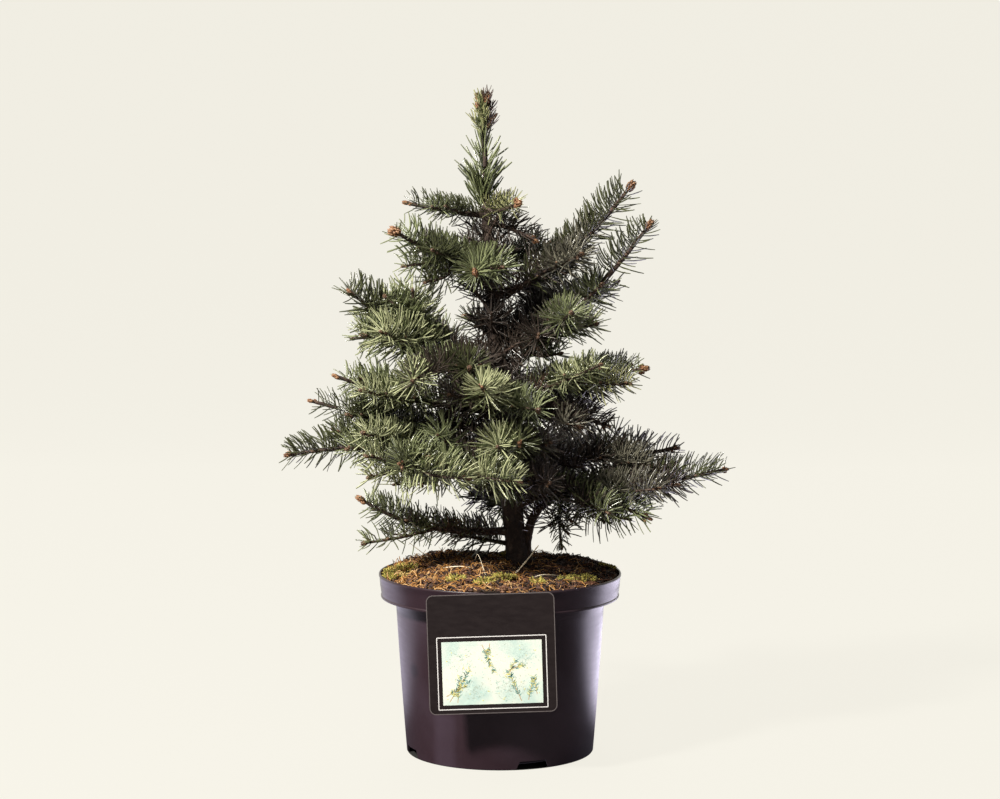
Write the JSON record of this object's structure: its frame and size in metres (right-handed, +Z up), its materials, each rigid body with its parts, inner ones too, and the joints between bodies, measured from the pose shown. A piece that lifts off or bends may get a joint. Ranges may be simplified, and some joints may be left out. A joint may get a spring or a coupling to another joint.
{
  "type": "potted blue spruce",
  "caption": "Young blue spruce with a leaning trunk, whorled boughs and blue-green needles, in a round black nursery pot with a hang card on its rim.",
  "frame": {"origin": "middle of the pot's flat underside, on the surface that the pot stands on", "axes": "+Z up along the plant, -Y towards the front of the pot, where the card hangs, +X to the plant's right as seen from the front"},
  "size_m": [0.405, 0.3023, 0.6119],
  "materials": {
    "pot_plastic": "moulded black plastic with a violet cast, satin, with fine scratches and dust",
    "peat_and_moss": "matt fibrous peat and bark with straw and tufts of moss",
    "printed_card": "smooth printed plastic card with a light frame line and a pale picture panel",
    "bark": "rough scaly dark brown bark",
    "needles": "stiff waxy blue-green needles with brown twigs and orange-brown buds"
  },
  "bodies": {
    "root": {"bough_lower_back_left": "bark", "bough_lower_back_right": "bark", "bough_lower_far_right": "bark", "bough_lower_front": "bark", "bough_lower_front_left": "bark", "bough_lower_hanging_right": "bark", "bough_lower_left": "bark", "bough_lower_right": "bark", "bough_middle_back_left": "bark", "bough_middle_back_right": "bark", "bough_middle_far_left": "bark", "bough_middle_front": "bark", "bough_middle_front_left": "bark", "bough_middle_left": "bark", "bough_middle_right": "bark", "bough_shoulder_back_left": "bark", "bough_shoulder_back_right": "bark", "bough_shoulder_left": "bark", "bough_shoulder_right": "bark", "bough_skirt_left": "bark", "bough_upper_right": "bark", "label_card": "printed_card", "needles_leader": "needles", "needles_lower_back_left": "needles", "needles_lower_back_right": "needles", "needles_lower_far_right": "needles", "needles_lower_front": "needles", "needles_lower_front_left": "needles", "needles_lower_hanging_right": "needles", "needles_lower_left": "needles", "needles_lower_mid_front": "needles", "needles_lower_right": "needles", "needles_middle_back_left": "needles", "needles_middle_back_right": "needles", "needles_middle_far_left": "needles", "needles_middle_front": "needles", "needles_middle_front_left": "needles", "needles_middle_left": "needles", "needles_middle_low_right": "needles", "needles_middle_right": "needles", "needles_shoulder_back": "needles", "needles_shoulder_back_left": "needles", "needles_shoulder_back_right": "needles", "needles_shoulder_left": "needles", "needles_shoulder_right": "needles", "needles_skirt_back": "needles", "needles_skirt_left": "needles", "needles_skirt_small": "needles", "needles_top_back": "needles", "needles_top_front_right": "needles", "needles_top_left": "needles", "needles_top_low_right": "needles", "needles_upper_back_left": "needles", "needles_upper_back_right": "needles", "needles_upper_front": "needles", "needles_upper_left": "needles", "needles_upper_right": "needles", "pot": "pot_plastic", "root_ball": "peat_and_moss", "trunk": "bark"}
  },
  "joints": []
}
-*-*-
AIM: Write out the whole listing exactly.

EXERCISE RESULT:
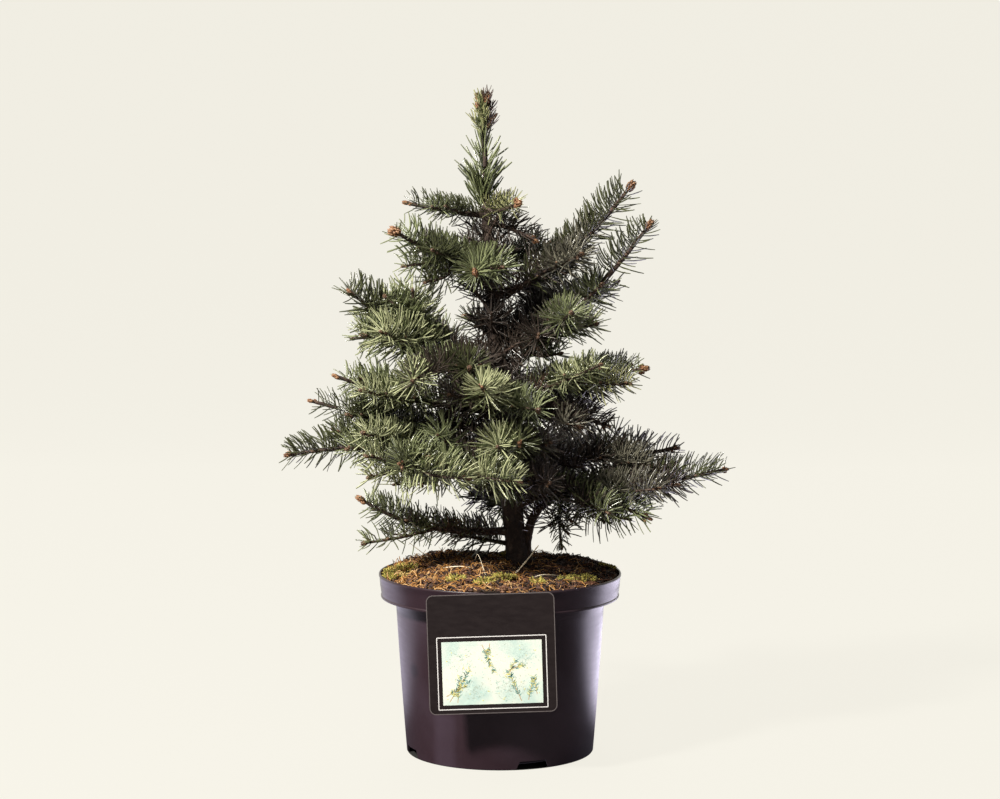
Write the JSON record of this object's structure: its frame and size in metres (right-handed, +Z up), its materials, each rigid body with its parts, inner ones too, and the joints between bodies, measured from the pose shown. A piece that lifts off or bends may get a joint. Ranges may be simplified, and some joints may be left out. A joint may get a spring or a coupling to another joint.
{
  "type": "potted blue spruce",
  "caption": "Young blue spruce with a leaning trunk, whorled boughs and blue-green needles, in a round black nursery pot with a hang card on its rim.",
  "frame": {"origin": "middle of the pot's flat underside, on the surface that the pot stands on", "axes": "+Z up along the plant, -Y towards the front of the pot, where the card hangs, +X to the plant's right as seen from the front"},
  "size_m": [0.405, 0.3023, 0.6119],
  "materials": {
    "pot_plastic": "moulded black plastic with a violet cast, satin, with fine scratches and dust",
    "peat_and_moss": "matt fibrous peat and bark with straw and tufts of moss",
    "printed_card": "smooth printed plastic card with a light frame line and a pale picture panel",
    "bark": "rough scaly dark brown bark",
    "needles": "stiff waxy blue-green needles with brown twigs and orange-brown buds"
  },
  "bodies": {
    "root": {"bough_lower_back_left": "bark", "bough_lower_back_right": "bark", "bough_lower_far_right": "bark", "bough_lower_front": "bark", "bough_lower_front_left": "bark", "bough_lower_hanging_right": "bark", "bough_lower_left": "bark", "bough_lower_right": "bark", "bough_middle_back_left": "bark", "bough_middle_back_right": "bark", "bough_middle_far_left": "bark", "bough_middle_front": "bark", "bough_middle_front_left": "bark", "bough_middle_left": "bark", "bough_middle_right": "bark", "bough_shoulder_back_left": "bark", "bough_shoulder_back_right": "bark", "bough_shoulder_left": "bark", "bough_shoulder_right": "bark", "bough_skirt_left": "bark", "bough_upper_right": "bark", "label_card": "printed_card", "needles_leader": "needles", "needles_lower_back_left": "needles", "needles_lower_back_right": "needles", "needles_lower_far_right": "needles", "needles_lower_front": "needles", "needles_lower_front_left": "needles", "needles_lower_hanging_right": "needles", "needles_lower_left": "needles", "needles_lower_mid_front": "needles", "needles_lower_right": "needles", "needles_middle_back_left": "needles", "needles_middle_back_right": "needles", "needles_middle_far_left": "needles", "needles_middle_front": "needles", "needles_middle_front_left": "needles", "needles_middle_left": "needles", "needles_middle_low_right": "needles", "needles_middle_right": "needles", "needles_shoulder_back": "needles", "needles_shoulder_back_left": "needles", "needles_shoulder_back_right": "needles", "needles_shoulder_left": "needles", "needles_shoulder_right": "needles", "needles_skirt_back": "needles", "needles_skirt_left": "needles", "needles_skirt_small": "needles", "needles_top_back": "needles", "needles_top_front_right": "needles", "needles_top_left": "needles", "needles_top_low_right": "needles", "needles_upper_back_left": "needles", "needles_upper_back_right": "needles", "needles_upper_front": "needles", "needles_upper_left": "needles", "needles_upper_right": "needles", "pot": "pot_plastic", "root_ball": "peat_and_moss", "trunk": "bark"}
  },
  "joints": []
}